Josh Edelson/AFP/Getty Images
Survivors of the wildfire that obliterated Paradise have been told they can no longer camp on their burned-out properties. Hundreds of fire victims desperate for housing have resorted to living in recreational vehicles. Local officials made the decision under pressure from FEMA, which threatened to withhold cleanup funds if people weren’t cleared out until the area was deemed safe for habitation.
“If there was any other place to go, we would be there,” one resident said.
Firefighters worked to douse the flames at an intersection in San Francisco on Wednesday.

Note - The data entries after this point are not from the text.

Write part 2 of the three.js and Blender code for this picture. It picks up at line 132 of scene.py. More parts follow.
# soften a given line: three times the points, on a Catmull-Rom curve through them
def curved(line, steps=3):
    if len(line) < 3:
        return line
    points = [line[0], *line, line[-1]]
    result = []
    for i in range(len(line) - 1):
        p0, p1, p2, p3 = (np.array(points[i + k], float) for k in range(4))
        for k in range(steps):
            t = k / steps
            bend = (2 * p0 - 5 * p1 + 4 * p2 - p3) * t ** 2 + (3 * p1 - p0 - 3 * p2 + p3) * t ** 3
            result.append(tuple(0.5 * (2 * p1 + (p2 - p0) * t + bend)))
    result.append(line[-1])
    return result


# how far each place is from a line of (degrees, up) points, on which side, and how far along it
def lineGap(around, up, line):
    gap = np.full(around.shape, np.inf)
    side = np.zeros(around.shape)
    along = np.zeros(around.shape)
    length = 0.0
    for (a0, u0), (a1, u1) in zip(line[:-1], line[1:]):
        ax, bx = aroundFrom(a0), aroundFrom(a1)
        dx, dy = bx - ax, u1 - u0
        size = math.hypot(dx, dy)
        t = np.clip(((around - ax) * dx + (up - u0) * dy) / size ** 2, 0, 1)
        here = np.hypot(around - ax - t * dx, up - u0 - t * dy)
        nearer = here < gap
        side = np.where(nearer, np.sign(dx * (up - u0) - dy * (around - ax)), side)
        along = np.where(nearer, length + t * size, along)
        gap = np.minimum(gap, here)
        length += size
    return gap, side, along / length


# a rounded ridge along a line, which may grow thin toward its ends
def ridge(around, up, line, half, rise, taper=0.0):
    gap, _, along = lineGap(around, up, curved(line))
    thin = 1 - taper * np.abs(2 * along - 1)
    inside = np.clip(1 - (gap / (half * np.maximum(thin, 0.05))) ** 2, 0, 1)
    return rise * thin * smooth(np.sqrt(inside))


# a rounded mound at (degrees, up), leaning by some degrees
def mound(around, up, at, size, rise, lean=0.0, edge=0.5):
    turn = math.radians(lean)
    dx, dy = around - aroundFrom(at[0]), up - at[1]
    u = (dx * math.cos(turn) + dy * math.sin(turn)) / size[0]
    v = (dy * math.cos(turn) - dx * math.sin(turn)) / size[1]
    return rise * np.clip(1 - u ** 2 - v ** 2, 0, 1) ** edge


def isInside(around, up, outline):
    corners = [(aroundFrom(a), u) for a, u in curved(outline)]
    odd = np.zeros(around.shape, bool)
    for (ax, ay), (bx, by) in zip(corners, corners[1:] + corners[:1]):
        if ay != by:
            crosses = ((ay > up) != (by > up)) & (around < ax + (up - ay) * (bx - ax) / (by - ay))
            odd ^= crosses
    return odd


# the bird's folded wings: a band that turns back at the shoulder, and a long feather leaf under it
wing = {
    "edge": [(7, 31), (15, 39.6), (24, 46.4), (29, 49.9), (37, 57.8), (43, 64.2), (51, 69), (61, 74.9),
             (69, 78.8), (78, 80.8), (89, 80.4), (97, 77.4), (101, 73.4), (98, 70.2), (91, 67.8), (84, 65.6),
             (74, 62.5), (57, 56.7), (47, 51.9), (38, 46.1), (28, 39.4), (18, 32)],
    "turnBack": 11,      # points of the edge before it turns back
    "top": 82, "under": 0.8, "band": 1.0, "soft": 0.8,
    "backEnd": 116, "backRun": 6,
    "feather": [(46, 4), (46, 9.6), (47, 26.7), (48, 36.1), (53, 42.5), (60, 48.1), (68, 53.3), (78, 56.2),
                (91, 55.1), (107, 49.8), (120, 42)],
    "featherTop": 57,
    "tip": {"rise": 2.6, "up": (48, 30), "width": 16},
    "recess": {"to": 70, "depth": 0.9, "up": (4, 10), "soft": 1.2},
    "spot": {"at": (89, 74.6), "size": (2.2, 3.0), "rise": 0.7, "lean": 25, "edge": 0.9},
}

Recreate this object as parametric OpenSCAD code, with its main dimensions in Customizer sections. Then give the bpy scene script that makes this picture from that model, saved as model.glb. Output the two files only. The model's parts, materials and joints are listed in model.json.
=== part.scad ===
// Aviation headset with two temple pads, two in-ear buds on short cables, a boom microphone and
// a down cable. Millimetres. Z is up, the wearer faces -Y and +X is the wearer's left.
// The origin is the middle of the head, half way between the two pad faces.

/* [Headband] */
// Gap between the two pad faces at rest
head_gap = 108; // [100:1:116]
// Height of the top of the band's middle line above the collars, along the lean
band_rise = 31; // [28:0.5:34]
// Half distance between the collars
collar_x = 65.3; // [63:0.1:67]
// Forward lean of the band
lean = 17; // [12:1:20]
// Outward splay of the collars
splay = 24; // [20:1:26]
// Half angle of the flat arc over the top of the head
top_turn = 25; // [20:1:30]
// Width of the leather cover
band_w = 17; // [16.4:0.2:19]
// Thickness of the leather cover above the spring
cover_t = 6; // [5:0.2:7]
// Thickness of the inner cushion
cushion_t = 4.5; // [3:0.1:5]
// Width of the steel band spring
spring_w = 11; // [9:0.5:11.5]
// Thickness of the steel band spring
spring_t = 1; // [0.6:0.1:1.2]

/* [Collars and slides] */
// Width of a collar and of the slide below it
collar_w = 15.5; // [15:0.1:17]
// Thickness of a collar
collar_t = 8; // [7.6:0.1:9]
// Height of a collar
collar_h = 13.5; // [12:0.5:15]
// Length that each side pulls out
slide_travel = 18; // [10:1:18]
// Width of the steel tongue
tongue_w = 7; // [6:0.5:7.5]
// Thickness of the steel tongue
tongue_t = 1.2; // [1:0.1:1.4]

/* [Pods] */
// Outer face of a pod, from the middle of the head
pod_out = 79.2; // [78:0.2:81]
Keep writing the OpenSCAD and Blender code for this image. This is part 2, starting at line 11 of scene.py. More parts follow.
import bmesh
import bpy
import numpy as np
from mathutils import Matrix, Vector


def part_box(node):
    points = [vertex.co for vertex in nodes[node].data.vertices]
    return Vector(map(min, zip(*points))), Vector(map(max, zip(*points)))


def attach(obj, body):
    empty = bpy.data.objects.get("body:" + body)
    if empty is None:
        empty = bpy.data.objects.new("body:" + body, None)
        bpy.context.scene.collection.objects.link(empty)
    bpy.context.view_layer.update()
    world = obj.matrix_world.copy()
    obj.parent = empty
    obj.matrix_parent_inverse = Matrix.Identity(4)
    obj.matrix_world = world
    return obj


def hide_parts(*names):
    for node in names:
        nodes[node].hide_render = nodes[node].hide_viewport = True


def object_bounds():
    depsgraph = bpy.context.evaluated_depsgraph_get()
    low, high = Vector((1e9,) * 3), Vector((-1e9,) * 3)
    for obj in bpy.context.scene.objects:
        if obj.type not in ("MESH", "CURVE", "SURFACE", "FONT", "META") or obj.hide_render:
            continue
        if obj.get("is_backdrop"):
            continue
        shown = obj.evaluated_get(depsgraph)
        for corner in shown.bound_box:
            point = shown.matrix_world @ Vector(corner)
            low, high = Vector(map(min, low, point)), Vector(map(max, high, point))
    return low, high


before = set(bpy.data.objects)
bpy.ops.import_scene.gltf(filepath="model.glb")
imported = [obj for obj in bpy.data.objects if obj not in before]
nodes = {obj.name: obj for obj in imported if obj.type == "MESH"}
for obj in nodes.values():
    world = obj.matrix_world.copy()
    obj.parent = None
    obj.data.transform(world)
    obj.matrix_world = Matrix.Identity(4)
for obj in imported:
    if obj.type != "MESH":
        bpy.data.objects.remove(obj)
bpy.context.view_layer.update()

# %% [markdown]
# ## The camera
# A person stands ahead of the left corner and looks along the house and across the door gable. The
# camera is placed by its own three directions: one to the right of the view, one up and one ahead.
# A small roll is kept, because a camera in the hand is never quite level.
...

Josh Edelson/AFP/Getty Images
A crew working for Verizon struck a gas line at a busy San Francisco intersection, setting off a spectacular blast that shot flames 40 feet into the air and ignited five nearby buildings. The tower of flames raged for more than two hours as PG&E struggled to get the valve closed. Luckily, no one was injured.

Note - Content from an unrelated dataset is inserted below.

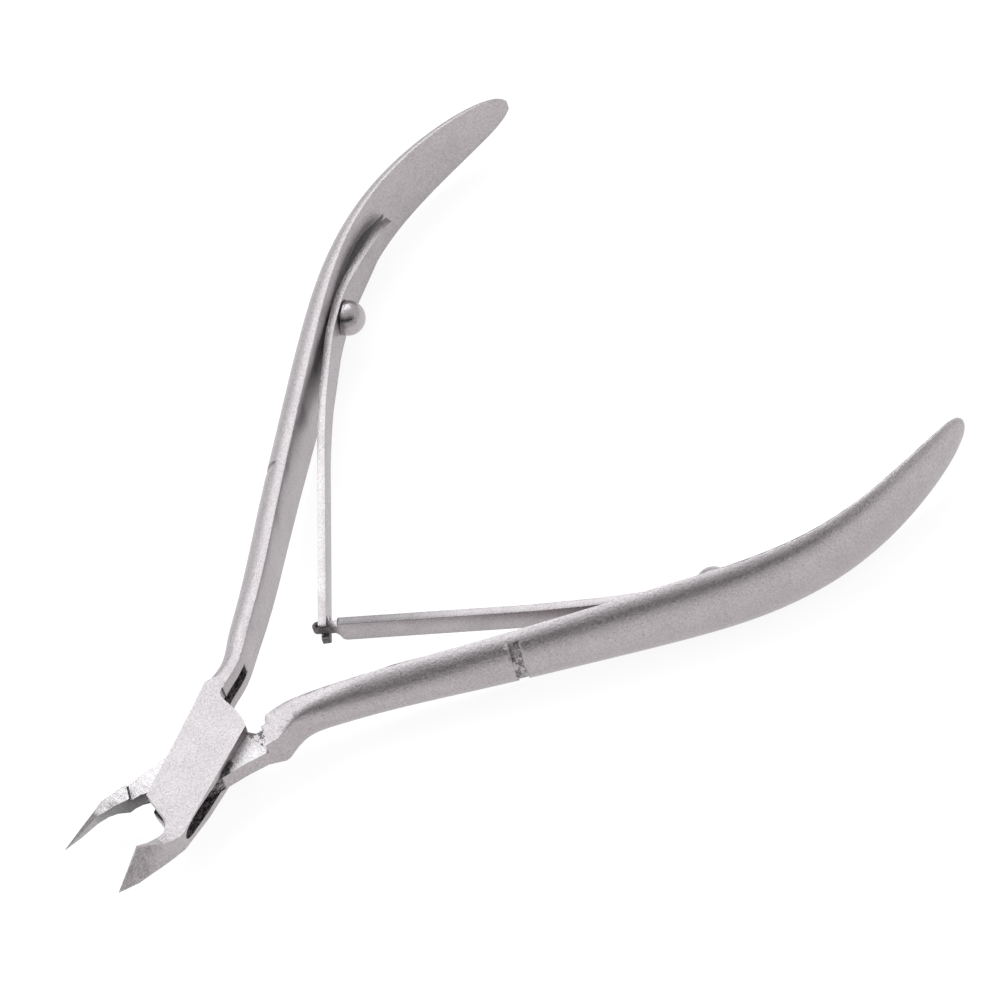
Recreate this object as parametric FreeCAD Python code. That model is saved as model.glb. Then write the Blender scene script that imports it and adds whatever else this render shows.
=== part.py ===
"""Cuticle nipper with a box joint, drawn open.  Units are mm.

Frame: the pivot axis is the Z axis, Z = 0 is the flat rear face of the joint, +X runs from the
jaws to the handles and +Y is the side of the forked lever's handle.
"""
import math
import os

import FreeCAD
import Part

# joint
JOINT_T = 4.8           # thickness over the joint
WEB_T = 1.2             # rear web of the forked lever
PLATE_T = 1.3           # front plate of the forked lever
SIDE_GAP = 0.04         # running gap of the tongue, each face
PIN_R = 1.5             # pivot pin
PIN_GAP = 0.04          # running fit of the pin in the tongue
PIN_COVER = 0.6         # plate left in front of the pin

# jaws
HEEL = (-12.2, 3.18, 2.9)    # rear end of a cutting edge, on the +Y side
TIP = (-16.9, 4.41, 0.4)     # front end of a cutting edge
TIP_FLAT = 0.06              # width left at the very tip

# handles
MID_Z = JOINT_T / 2
EDGE_FLAT = 0.25        # flat beside the inner face, along the front and rear edges
NOTCH_X = 32.5          # where the shallow mark crosses the outside of a handle
NOTCH_W = 1.2
NOTCH_DEPTH = 0.16
NOTCH_H = 7.45          # height of the handle at the mark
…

In 2016, a Sacramento-area man fatally punched an 85-year-old man because he had parked too close to his car at a gas station. This week, Larry Ray Richey, 21, was convicted in the killing and now faces up to 10 years in prison. He fell to tears as the verdict was read.

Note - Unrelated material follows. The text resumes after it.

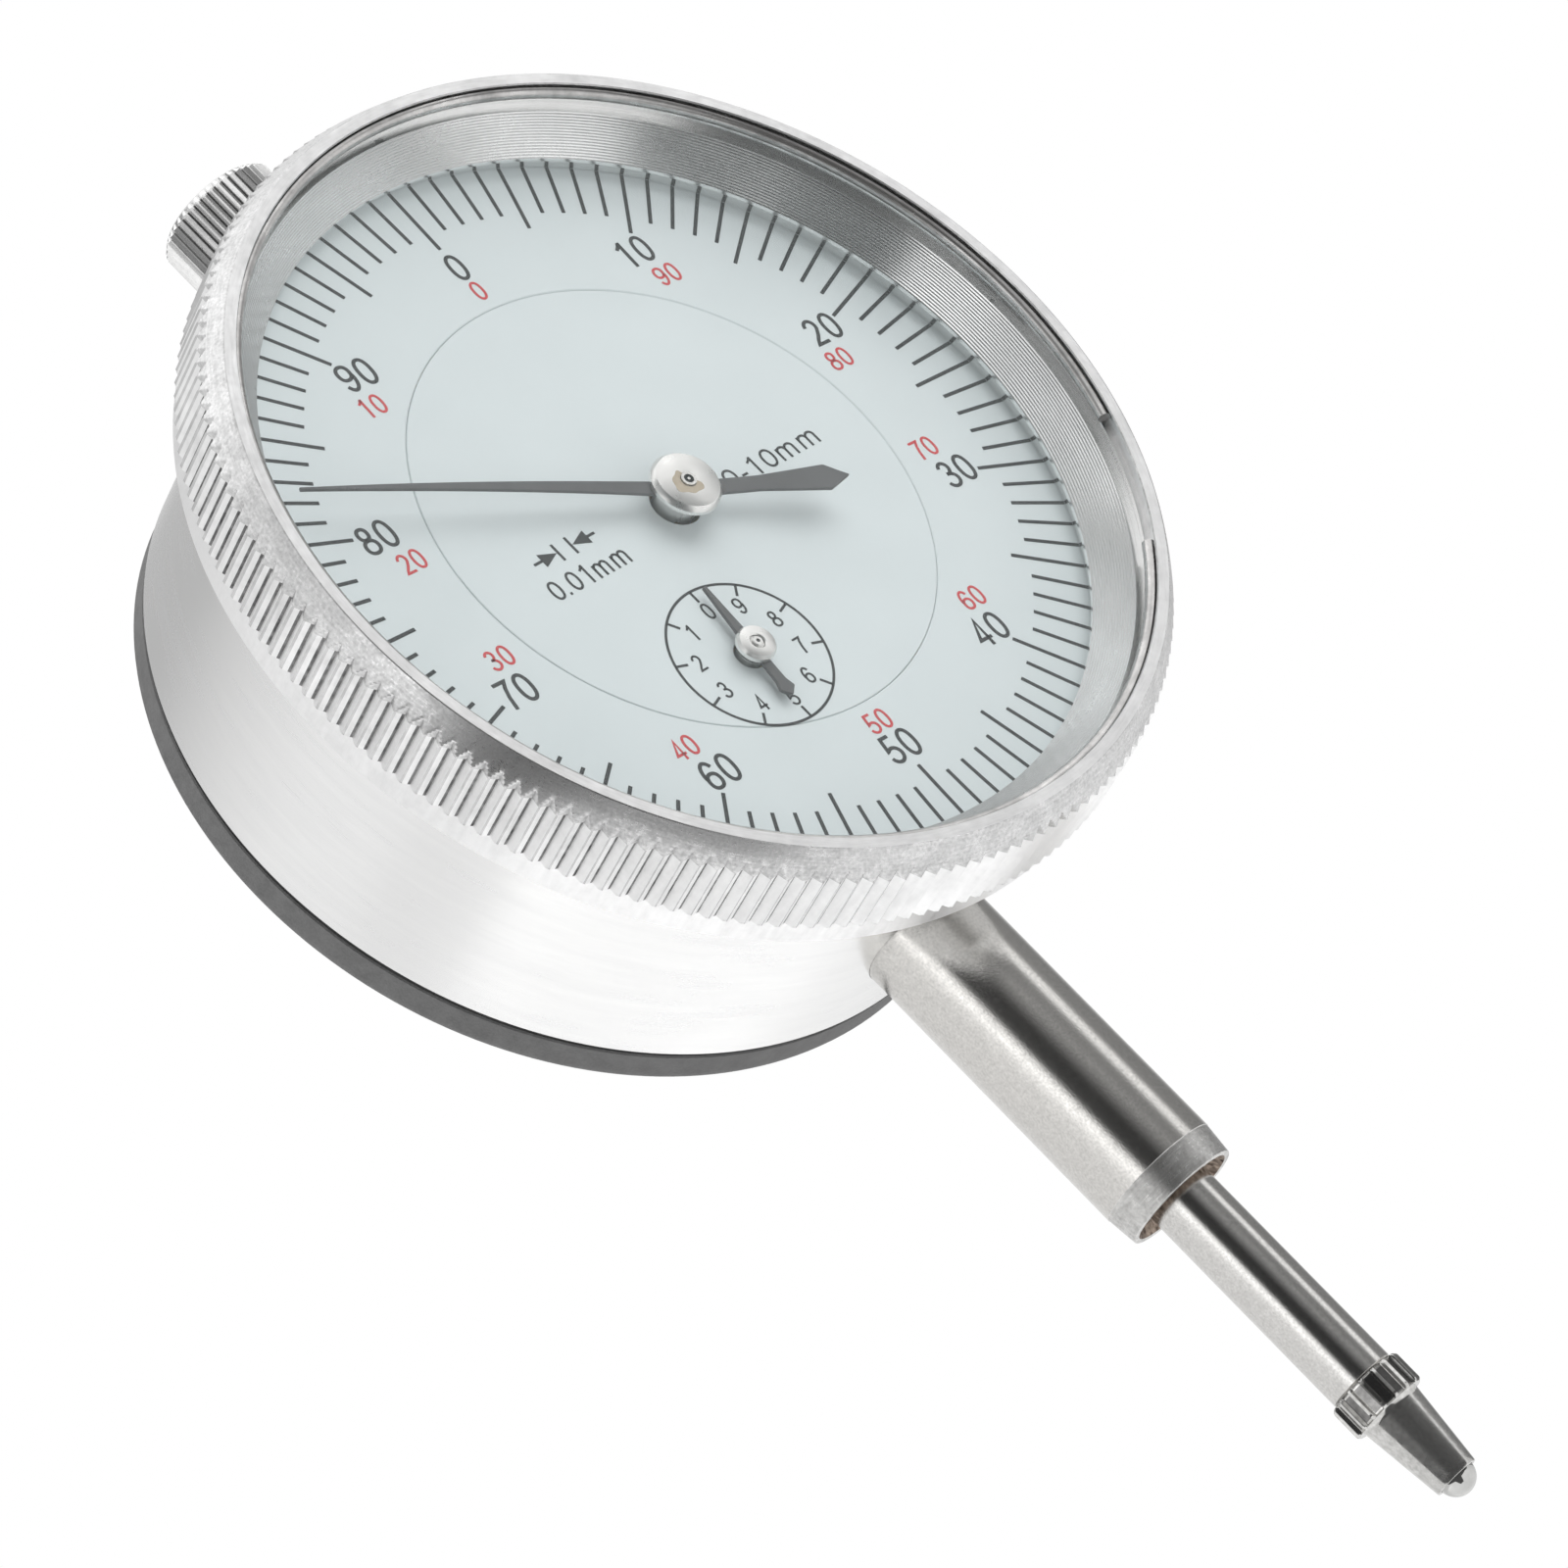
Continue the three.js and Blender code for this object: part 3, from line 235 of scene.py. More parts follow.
def crystal_clear():
    material, tree, surface = new_material("crystal_clear")
    surface.inputs["Alpha"].default_value = 0.07
    surface.inputs["IOR"].default_value = 1.45
    haze = noise(tree, place(tree), 0.2 / MM, 2.0)
    tint = blended(tree, mapped(tree, haze, 0, 1), (0.36, 0.40, 0.40), (0.46, 0.50, 0.50))
    put(tree, surface.inputs["Base Color"], tint)
    put(tree, surface.inputs["Roughness"], mapped(tree, haze, 0.02, 0.05))
    return material


looks = {
    "knurl": metal("bezel_knurl", grey(0.97), grey(0.86), 0.45, dial_lines(0.4, 2.0, 60.0), 0.003,
                   mottle=0.2),
    # Painted shade: a slightly darker, rougher copy of the knurl for one side of each tooth.
    "knurl_shaded_side": metal("bezel_knurl_shaded_side", grey(0.97), grey(0.84), 0.55, dial_lines(0.4, 2.0, 60.0), 0.003,
                        mottle=0.2),
    # Painted shade: a grey line along each tooth's crest.
    "crest": metal("bezel_knurl_crest_shade", grey(0.70), grey(0.52), 0.4, dial_lines(0.6, 2.0, 90.0), 0.003,
                   mottle=0.4),
    # Painted shade: dark lines in the knurl's valleys, also used for the shadow under the lip and in the
    # recess of the takeup arbor's end.
    "valley": metal("bezel_knurl_valley_shade", grey(0.30), grey(0.08), 0.4, dial_lines(0.6, 2.0, 90.0), 0.006,
                    mottle=1.0, speck=0.3),
    "chamfer": metal("bezel_chamfer", grey(0.78), grey(0.48), 0.3, dial_lines(4.0, 6.0, 12.0), 0.006,
                     mottle=0.8, grain=5.0, speck=0.4),
    "lip": metal("bezel_lip", grey(0.95), grey(0.84), 0.5, dial_lines(0.0, 8.0, 20.0), 0.004),
    "edge": metal("bezel_inner_edge", grey(0.66), grey(0.44), 0.4, dial_lines(9.0, 9.0, 90.0), 0.004,
                  mottle=0.4),
    "cone": metal("bezel_cone", (0.97, 0.97, 0.965), (0.92, 0.92, 0.915), 0.2, dial_lines(6.0, 6.0, 5.0),
                  0.001, mottle=0.05),
    # Painted shade on one flank of each of the cone's turned lines.
    "cone_shade_line": metal("bezel_cone_shade_line", grey(0.60), grey(0.48), 0.3, dial_lines(6.0, 6.0, 5.0), 0.001,
                       mottle=0.05),
    "case": metal("case_metal", (0.90, 0.90, 0.895), grey(0.84), 0.24, dial_lines(1.2, 0.0, 3.0), 0.0003,
                  mottle=0.04, speck=0.05),
    "stem": metal("stem_steel", (0.74, 0.725, 0.70), (0.56, 0.55, 0.53), 0.17, stem_lines(5.0, 60.0), 0.006,
                  mottle=2.0, grain=6.0, speck=0.45),
    "stem_end": metal("stem_end_turned", (0.80, 0.795, 0.78), (0.40, 0.395, 0.385), 0.3,
                      stem_lines(60.0, 1.0), 0.012, mottle=3.0),
    "bore": metal("stem_bore_rough", (0.42, 0.34, 0.28), (0.07, 0.05, 0.04), 0.5, stem_lines(3.0, 14.0), 0.06,
                  mottle=2.0, speck=0.4),
    "spindle": metal("spindle_steel", (0.74, 0.73, 0.71), (0.56, 0.55, 0.535), 0.16, stem_lines(6.0, 60.0),
                     0.004, mottle=2.0, grain=6.0, speck=0.45),
    "point": metal("point_steel", (0.72, 0.715, 0.70), (0.50, 0.495, 0.48), 0.14, plain_grain, 0.003,
                   mottle=1.5, grain=3.0, speck=0.5),
    # Painted shade: a dark steel for the flat floors of the point's flutes.
    "flute": metal("point_flute_shade", (0.34, 0.335, 0.33), (0.16, 0.158, 0.155), 0.2, plain_grain, 0.006,
                   mottle=1.5),
    "ball": metal("ball_steel", (0.60, 0.60, 0.59), (0.50, 0.50, 0.49), 0.06, plain_grain, 0.0005,
                  mottle=0.8),
    "cap": metal("cap_aluminium", (0.91, 0.91, 0.905), grey(0.72), 0.25, stem_lines(4.0, 50.0), 0.004),
    # Painted shade for the valleys of the cap's knurl.
    "cap_valley_shade": metal("cap_valley_shade", (0.30, 0.30, 0.295), grey(0.12), 0.4, stem_lines(4.0, 50.0), 0.006),
    "wire": metal("snap_ring_steel", (0.72, 0.71, 0.70), (0.36, 0.355, 0.35), 0.3, dial_lines(5.0, 5.0, 6.0),
                  0.006),
    "screw": metal("screw_steel", (0.70, 0.70, 0.69), grey(0.48), 0.3, plain_grain, 0.004, mottle=0.8),
    "hub": metal("hub_steel", (0.93, 0.92, 0.90), (0.86, 0.85, 0.83), 0.3, plain_grain, 0.002, mottle=0.8),
    "brass": metal("movement_brass", (0.83, 0.66, 0.33), (0.62, 0.46, 0.20), 0.32, plain_grain, 0.003,
                   mottle=0.4),
    "bronze": metal("bush_bronze", (0.66, 0.45, 0.25), (0.42, 0.27, 0.14), 0.4, stem_lines(5.0, 6.0), 0.006),
    "spring": metal("spring_steel", (0.60, 0.59, 0.57), (0.42, 0.41, 0.40), 0.25, plain_grain, 0.002,
                    mottle=0.8),
    "cover": painted("cover_paint", grey(0.105), grey(0.055), 0.55, 0.9, 0.02, speckle=0.5),
    "rubber": painted("seal_rubber", grey(0.03), grey(0.015), 0.8, 1.0, 0.02, speckle=0.5),
    "pointer": painted("pointer_paint", (0.095, 0.095, 0.098), (0.06, 0.06, 0.062), 0.42, 1.0, 0.006,
                       speckle=0.4),
    "dial": painted("dial_paint", (0.640, 0.700, 0.710), (0.615, 0.675, 0.685), 0.4, 0.12, 0.002,
                    speckle=0.15),
    "black": painted("print_black", (0.018, 0.019, 0.021), (0.010, 0.011, 0.012), 0.5, 2.0, 0.003,
                     speckle=0.4),
    "red": painted("print_red", (0.60, 0.040, 0.048), (0.50, 0.030, 0.036), 0.5, 2.0, 0.003, speckle=0.4),
    "glue": painted("thread_lock", (0.50, 0.43, 0.33), (0.34, 0.28, 0.20), 0.3, 1.6, 0.02, speckle=0.3),
    "crystal": crystal_clear(),
}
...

Rising from the state’s far north, the Klamath Mountains are relatively pocket-sized compared to the vast Sierra Nevada. But the range’s natural wonders, as one travel writer put it, make it “a gem among gems.” Scattered among the peaks are dozens of forested cirques — glacially formed depressions — like Castle Lake, pictured above.
Here’s the earliest known picture of baseball being played in California, captured in the 1860s.
The history of baseball begins in New York, but it quickly spread west during the Gold Rush with games played as early as 1851. San Francisco’s press corps urged the city’s young men to take up “this most exhilarating and delightful form of outdoor sports” and clubs were formed in San Francisco, Oakland, and Sacramento. The sport grew fast and drew boisterous crowds.
In 1869, the transcontinental railroad was completed and Cincinnati’s “Red Stockings” were invited to play a series of games in San Francisco. They accepted, putting California on the national baseball map — even if it was wildly outmatched. The total score after two games: Red Stockings, 93, San Francisco Eagles, 8.
In 2015, a man handing out Halloween candy near his grandmother’s home in Los Angeles was confronted by an off-duty Los Angeles firefighter who choked him unconscious in an attack captured on video. The victim, Samuel Chang, was hospitalized for weeks with severe head trauma and other injuries. Now he’s been awarded a $7.4 million settlement.
“When you think of firefighters, you think of heroes,” Chang said. “You don’t think of people who violently attack someone.”
The police made an arrest in downtown Los Angeles.
Robert Nickelsberg/Getty Images
Mayor Eric Garcetti ordered Los Angeles’ police force to scale back on vehicle stops after an investigation by the L.A. Times found that an elite unit was stopping black drivers 13 times more often than white drivers. He said he was “deeply concerned.”
Farm workers pulled weeds near El Centro last month.
Scott Olson/Getty Images
Residents of quiet agricultural hamlets along the California-Mexico border have watched with curiosity as President Trump has issued dire warnings about a southern frontier seething with danger. “What he’s saying on the news is different from what we’re seeing here,” a resident of El Centro said.
The L.A. Times has added its first Asian-American columnist. In his debut column, Frank Shyong examined the use of “Chinatown” as a metaphor for cynicism in the classic namesake movie. Like Los Angeles itself, the community is a place defined by its diversity and its diasporas. “If Chinatown is a metaphor for anything,” he wrote, “it is America.”
Walt Disney Concert Hall in Los Angeles was designed by Frank Gehry to mimic musical movement. The cool steel exterior contrasts with a warm interior clad in Douglas fir paneling — the same wood used on the back of cellos — that’s regarded as among the world’s most exquisite acoustic spaces. The hall was included in a ranking of the country’s 21 most spectacular theaters.